The one-eyed prince responds to his brother and liege’s taunting in a bustling brothel by standing up buck naked and walking by as though completely unbothered. The young man seems to vibrate on a different frequency than his family does; like an evil Jane Eyre, he has a touch of the unearthly about him, conveyed skillfully by the actor Ewan Mitchell. As Aegon, Tom Glynn-Carney deftly parries Mitchell’s sang-froid with forced jokes and flop sweat. Their dynamic is as interesting and flammable in its own way as Rhaenyra and Alicent’s.
Will a similar rivalry arise between Ser Criston Cole, the increasingly headstrong hand of the king and head of Aegon’s army, and Ser Gwayne Hightower (Freddie Fox), the brother Alicent sends to babysit her lord commander? It’s hard to say. Initially, it seems that Gwayne rightfully regards Criston as a volatile meat head, while Criston rightfully regards Gwayne as a spoiled summer knight. But Cole’s rescue of the Hightower lordling and his men from a fiery end at the hands of Baela Targaryen and her dragon, Moondancer, may have fixed things in Cole’s favor.

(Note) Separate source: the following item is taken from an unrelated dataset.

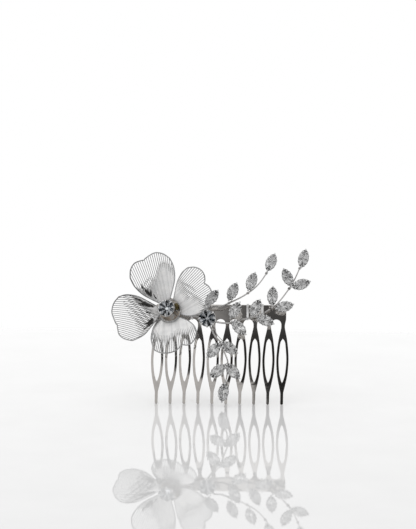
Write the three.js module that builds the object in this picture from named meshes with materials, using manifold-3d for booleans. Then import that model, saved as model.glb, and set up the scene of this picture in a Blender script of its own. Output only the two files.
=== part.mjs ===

Green or Black, it’s as Princess Rhaenys says early in the episode: The headstrong men seem to have taken the reins from the two queens. Her own lord husband, Corlys, leaves her stammering alone in the shipyard after a conversation cleverly staged with the couple separated by a crossbeam. Aegon, who can’t bring himself to say a word to his bereaved sister-wife Helaena after the murder of their son, leaves her to grieve in her own peculiar way with their mother, Alicent.
Daemon abandons Rhaenyra for Harrenhal, remaining incommunicado even as he dreams of her as a girl (a returning and much welcome Milly Alcock), stitching Helaena and Aegon’s son’s head back onto his body. It is gratifying to see that in his dreams, at least, Daemon is horrified by the crime he commissioned. But with Alicent and Rhaenyra’s fateful conversation concluding as it does, any dreams of repentance and conciliation appear about to be dashed.